A block of mass m is pulled on an incline surface having coefficient of friction `mu=1 &` angle of inclination `theta=30^(@)`, with the horizontal, such that required external force is minimum. The angle made by this force with the incline is :

To solve the problem, we need to analyze the forces acting on the block on the incline and determine the angle made by the external force with the incline when the required external force is minimized. ### Step 1: Identify the forces acting on the block - The weight of the block \( W = mg \) acts vertically downward. - The normal force \( N \) acts perpendicular to the incline. - The frictional force \( f \) acts parallel to the incline, opposing the motion. - An external force \( F \) is applied at an angle \( \alpha \) with the incline. ### Step 2: Resolve the forces - The weight can be resolved into two components: - Parallel to the incline: \( W_{\parallel} = mg \sin \theta \) - Perpendicular to the incline: \( W_{\perpendicular} = mg \cos \theta \) - The external force \( F \) can also be resolved: - Parallel to the incline: \( F_{\parallel} = F \cos \alpha \) - Perpendicular to the incline: \( F_{\perpendicular} = F \sin \alpha \) ### Step 3: Write the equations of motion Using the equilibrium conditions along the incline and perpendicular to the incline: 1. **Along the incline:** \[ F \cos \alpha - f - mg \sin \theta = 0 \] The frictional force \( f \) can be expressed as \( f = \mu N \). 2. **Perpendicular to the incline:** \[ N + F \sin \alpha - mg \cos \theta = 0 \] ### Step 4: Express the normal force From the second equation, we can express the normal force \( N \): \[ N = mg \cos \theta - F \sin \alpha \] ### Step 5: Substitute \( N \) in the first equation Substituting \( N \) into the first equation gives: \[ F \cos \alpha - \mu (mg \cos \theta - F \sin \alpha) - mg \sin \theta = 0 \] ### Step 6: Rearranging the equation Rearranging the equation leads to: \[ F \cos \alpha + \mu F \sin \alpha = mg \sin \theta + \mu mg \cos \theta \] ### Step 7: Factor out \( F \) Factoring out \( F \): \[ F(\cos \alpha + \mu \sin \alpha) = mg (\sin \theta + \mu \cos \theta) \] ### Step 8: Find the minimum force condition To minimize \( F \), we need to maximize the term \( \cos \alpha + \mu \sin \alpha \).

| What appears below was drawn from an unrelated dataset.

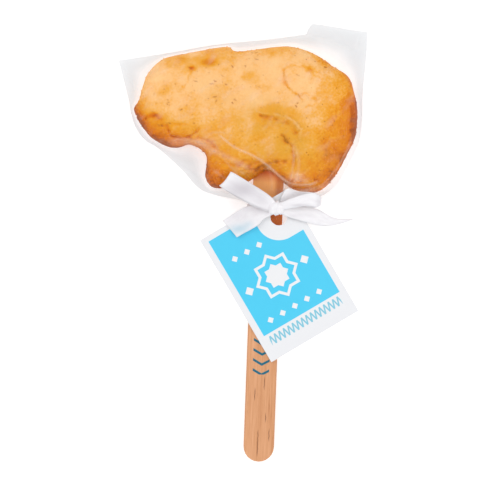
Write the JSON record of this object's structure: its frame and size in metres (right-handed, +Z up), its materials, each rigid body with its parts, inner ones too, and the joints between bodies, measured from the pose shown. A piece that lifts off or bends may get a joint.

This occurs when: \[ \tan \alpha = \mu \] Thus, the angle \( \alpha \) can be calculated as: \[ \alpha = \tan^{-1}(\mu) \] ### Step 9: Substitute the value of \( \mu \) Given \( \mu = 1 \): \[ \alpha = \tan^{-1}(1) = 45^\circ \] ### Conclusion The angle made by the external force with the incline when the required external force is minimized is: \[ \alpha = 45^\circ \]